İkitelli İlköğretim Okulu’nda sınıf mevcutları 30-32. Geçen sene 13 tane 1’inci sınıf varken bu yıl sayı 24. Problemin en yoğun olduğu okullardan biri ise Esenyurt Yeşilkent Mahallesi. Hem ilkokul hem ortaokul olarak dönüşen okulun mevcudu yaklaşık 5 bin. Okulun Eğitim Sen İşyeri Temsilcisi Mustafa Yıldız, bu sene birinci sınıflarda mevcudun 70’i bulduğunu belirtiyor: “Bu okul bu yoğunluğu taşımaz. Giriş kata da birinci sınıf koyduk ama tuvaletler üst katta. Çocuk nasıl çıkacak? Ne tuvaletler ne koridorlar 5-5.5 yaşa uygun değil. 1. sınıf oyunla diyorlar. Ne araç gereç var, ne sınıflar uygun.”
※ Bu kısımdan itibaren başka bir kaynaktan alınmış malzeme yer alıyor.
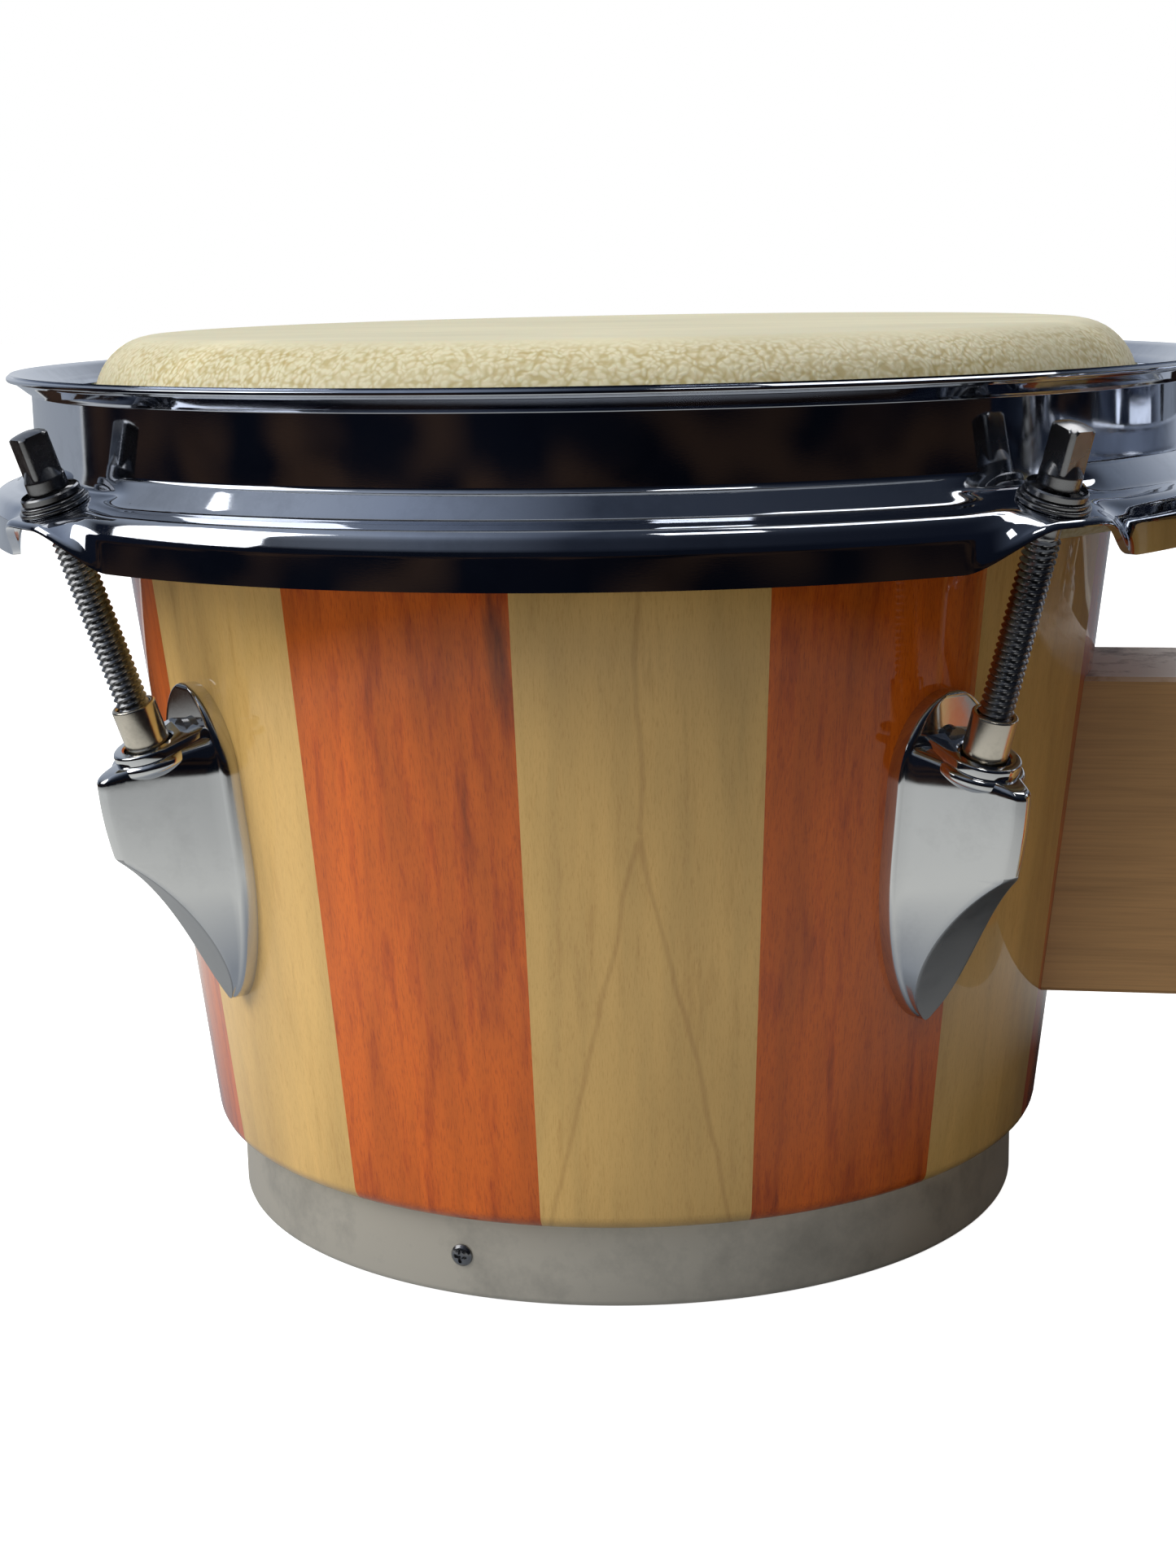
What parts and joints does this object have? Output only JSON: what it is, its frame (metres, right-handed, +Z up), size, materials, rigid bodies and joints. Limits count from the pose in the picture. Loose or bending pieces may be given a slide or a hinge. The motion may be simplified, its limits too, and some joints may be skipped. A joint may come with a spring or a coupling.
{
  "type": "bongo drums",
  "caption": "Pair of staved wooden bongo drums with rawhide heads, chrome rims and key-tuned tension rods, joined by a wooden bridge block.",
  "frame": {"origin": "on the standing surface under the middle of the pair's bounding box", "axes": "+X from the large drum to the small drum, +Z up out of the heads"},
  "size_m": [0.4806, 0.243, 0.1725],
  "materials": {
    "natural_wood": "gloss lacquer",
    "stained_wood": "gloss lacquer over red-orange stain",
    "block_wood": "matte sealed",
    "brushed_ring": "fine brushed",
    "chrome_rim": "polished",
    "chrome_lug": "polished",
    "nickel_nut": "nickel plated",
    "steel_rod": "plated, satin",
    "screws": "nickel plated",
    "washers": "zinc plated",
    "hoop_wire": "bare wire",
    "rawhide": "rawhide, satin"
  },
  "bodies": {
    "shells": {"large_staves_natural": "natural_wood", "large_staves_stained": "stained_wood", "large_bottom_ring": "brushed_ring", "large_ring_screws": "screws", "large_lug_screws": "screws", "large_lug_screw_washers": "washers", "large_lug_1": "chrome_lug", "large_swivel_nut_1": "nickel_nut", "large_lug_2": "chrome_lug", "large_swivel_nut_2": "nickel_nut", "large_lug_3": "chrome_lug", "large_swivel_nut_3": "nickel_nut", "large_lug_4": "chrome_lug", "large_swivel_nut_4": "nickel_nut", "small_staves_natural": "natural_wood", "small_staves_stained": "stained_wood", "small_bottom_ring": "brushed_ring", "small_ring_screws": "screws", "small_lug_screws": "screws", "small_lug_screw_washers": "washers", "small_lug_1": "chrome_lug", "small_swivel_nut_1": "nickel_nut", "small_lug_2": "chrome_lug", "small_swivel_nut_2": "nickel_nut", "small_lug_3": "chrome_lug", "small_swivel_nut_3": "nickel_nut", "small_lug_4": "chrome_lug", "small_swivel_nut_4": "nickel_nut", "bridge_block": "block_wood", "bridge_rods": "steel_rod", "bridge_washers": "washers", "bridge_nuts": "screws"},
    "large_head": {"large_rim": "chrome_rim", "large_skin_head": "rawhide", "large_flesh_hoop": "hoop_wire"},
    "large_rod_washers_1": {"large_rod_washers_1": "washers"},
    "large_tension_rod_1": {"large_tension_rod_1": "steel_rod"},
    "large_rod_washers_2": {"large_rod_washers_2": "washers"},
    "large_tension_rod_2": {"large_tension_rod_2": "steel_rod"},
    "large_rod_washers_3": {"large_rod_washers_3": "washers"},
    "large_tension_rod_3": {"large_tension_rod_3": "steel_rod"},
    "large_rod_washers_4": {"large_rod_washers_4": "washers"},
    "large_tension_rod_4": {"large_tension_rod_4": "steel_rod"},
    "small_head": {"small_rim": "chrome_rim", "small_skin_head": "rawhide", "small_flesh_hoop": "hoop_wire"},
    "small_rod_washers_1": {"small_rod_washers_1": "washers"},
    "small_tension_rod_1": {"small_tension_rod_1": "steel_rod"},
    "small_rod_washers_2": {"small_rod_washers_2": "washers"},
    "small_tension_rod_2": {"small_tension_rod_2": "steel_rod"},
    "small_rod_washers_3": {"small_rod_washers_3": "washers"},
    "small_tension_rod_3": {"small_tension_rod_3": "steel_rod"},
    "small_rod_washers_4": {"small_rod_washers_4": "washers"},
    "small_tension_rod_4": {"small_tension_rod_4": "steel_rod"}
  },
  "joints": [
    {"name": "large_head_lift", "type": "slide", "parent": "shells", "child": "large_head", "axis": [0, 0, 1], "range_m": [0, 0.006]},
    {"name": "large_rod_1_climb", "type": "slide", "parent": "shells", "child": "large_rod_washers_1", "axis": [0.2279, 0.2279, 0.9466], "range_m": [0, 0.00569]},
    {"name": "large_rod_1_turn", "type": "hinge", "parent": "large_rod_washers_1", "child": "large_tension_rod_1", "pos_m": [-0.043, 0.0758, 0.1091], "axis": [0.2279, 0.2279, 0.9466], "range_deg": [0, 1705]},
    {"name": "large_rod_2_climb", "type": "slide", "parent": "shells", "child": "large_rod_washers_2", "axis": [-0.2279, 0.2279, 0.9466], "range_m": [0, 0.00569]},
    {"name": "large_rod_2_turn", "type": "hinge", "parent": "large_rod_washers_2", "child": "large_tension_rod_2", "pos_m": [-0.1946, 0.0758, 0.1091], "axis": [-0.2279, 0.2279, 0.9466], "range_deg": [0, 1705]},
    {"name": "large_rod_3_climb", "type": "slide", "parent": "shells", "child": "large_rod_washers_3", "axis": [-0.2279, -0.2279, 0.9466], "range_m": [0, 0.00569]},
    {"name": "large_rod_3_turn", "type": "hinge", "parent": "large_rod_washers_3", "child": "large_tension_rod_3", "pos_m": [-0.1946, -0.0758, 0.1091], "axis": [-0.2279, -0.2279, 0.9466], "range_deg": [0, 1705]},
    {"name": "large_rod_4_climb", "type": "slide", "parent": "shells", "child": "large_rod_washers_4", "axis": [0.2279, -0.2279, 0.9466], "range_m": [0, 0.00569]},
    {"name": "large_rod_4_turn", "type": "hinge", "parent": "large_rod_washers_4", "child": "large_tension_rod_4", "pos_m": [-0.043, -0.0758, 0.1091], "axis": [0.2279, -0.2279, 0.9466], "range_deg": [0, 1705]},
    {"name": "small_head_lift", "type": "slide", "parent": "shells", "child": "small_head", "axis": [0, 0, 1], "range_m": [0, 0.006]},
    {"name": "small_rod_1_climb", "type": "slide", "parent": "shells", "child": "small_rod_washers_1", "axis": [0.2279, 0.2279, 0.9466], "range_m": [0, 0.00569]},
    {"name": "small_rod_1_turn", "type": "hinge", "parent": "small_rod_washers_1", "child": "small_tension_rod_1", "pos_m": [0.19832, 0.06682, 0.1091], "axis": [0.2279, 0.2279, 0.9466], "range_deg": [0, 1705]},
    {"name": "small_rod_2_climb", "type": "slide", "parent": "shells", "child": "small_rod_washers_2", "axis": [-0.2279, 0.2279, 0.9466], "range_m": [0, 0.00569]},
    {"name": "small_rod_2_turn", "type": "hinge", "parent": "small_rod_washers_2", "child": "small_tension_rod_2", "pos_m": [0.06468, 0.06682, 0.1091], "axis": [-0.2279, 0.2279, 0.9466], "range_deg": [0, 1705]},
    {"name": "small_rod_3_climb", "type": "slide", "parent": "shells", "child": "small_rod_washers_3", "axis": [-0.2279, -0.2279, 0.9466], "range_m": [0, 0.00569]},
    {"name": "small_rod_3_turn", "type": "hinge", "parent": "small_rod_washers_3", "child": "small_tension_rod_3", "pos_m": [0.06468, -0.06682, 0.1091], "axis": [-0.2279, -0.2279, 0.9466], "range_deg": [0, 1705]},
    {"name": "small_rod_4_climb", "type": "slide", "parent": "shells", "child": "small_rod_washers_4", "axis": [0.2279, -0.2279, 0.9466], "range_m": [0, 0.00569]},
    {"name": "small_rod_4_turn", "type": "hinge", "parent": "small_rod_washers_4", "child": "small_tension_rod_4", "pos_m": [0.19832, -0.06682, 0.1091], "axis": [0.2279, -0.2279, 0.9466], "range_deg": [0, 1705]}
  ],
  "couplings": [
    {"joint": "large_rod_1_climb", "follows": "large_head_lift", "ratio": 0.94665},
    {"joint": "large_rod_1_turn", "follows": "large_head_lift", "rad_per_m": 4956.6},
    {"joint": "large_rod_2_climb", "follows": "large_head_lift", "ratio": 0.94665},
    {"joint": "large_rod_2_turn", "follows": "large_head_lift", "rad_per_m": 4956.6},
    {"joint": "large_rod_3_climb", "follows": "large_head_lift", "ratio": 0.94665},
    {"joint": "large_rod_3_turn", "follows": "large_head_lift", "rad_per_m": 4956.6},
    {"joint": "large_rod_4_climb", "follows": "large_head_lift", "ratio": 0.94665},
    {"joint": "large_rod_4_turn", "follows": "large_head_lift", "rad_per_m": 4956.6},
    {"joint": "small_rod_1_climb", "follows": "small_head_lift", "ratio": 0.94665},
    {"joint": "small_rod_1_turn", "follows": "small_head_lift", "rad_per_m": 4956.6},
    {"joint": "small_rod_2_climb", "follows": "small_head_lift", "ratio": 0.94665},
    {"joint": "small_rod_2_turn", "follows": "small_head_lift", "rad_per_m": 4956.6},
    {"joint": "small_rod_3_climb", "follows": "small_head_lift", "ratio": 0.94665},
    {"joint": "small_rod_3_turn", "follows": "small_head_lift", "rad_per_m": 4956.6},
    {"joint": "small_rod_4_climb", "follows": "small_head_lift", "ratio": 0.94665},
    {"joint": "small_rod_4_turn", "follows": "small_head_lift", "rad_per_m": 4956.6}
  ]
}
Veliler de okuldan şikâyetçi. Enver Kadar, 60 aylık oğlunu kayıt ettirmeyeceğini söylemeye gelmiş. “Bu yaştaki çocuk ne yapacak okulda? İhtiyaçlarını nasıl giderecek? Bu kalabalıkta ne öğrenecek?” diyor.
Her yer çöp içinde
Meryem Uğur’un 6 yaşındaki torunu 1’inci sınıfa başlamış. Okulun fiziksel şartlarına isyan ediyor:
“Hiç mi bir şey yapılmadı? Sıralar toz içinde. Çocuk mikrop kapacak, yerler çöp dolu. Zaten kalabalık. Böyle eğitim olmaz.”
Çocuğunu okula başlattığı için pişman: Nasıl olacak?
Sakarya İlköğretim Okulu’na 66 aylık oğlunu başlatan İsmihan Tapan pişman: “Oğlum tuvalete gidip ‘Anne nasıl yapacağım’ diye soruyor. Tuvaletler hem pis hem de lavabolar yüksek. Ayrıca sınıfta 7 yaşındaki çocuk da var. Nasıl olacak? Bizimkiler oyun oynarken 7 yaş okuma yazma mı çalışacak? Anlamadım gitti.”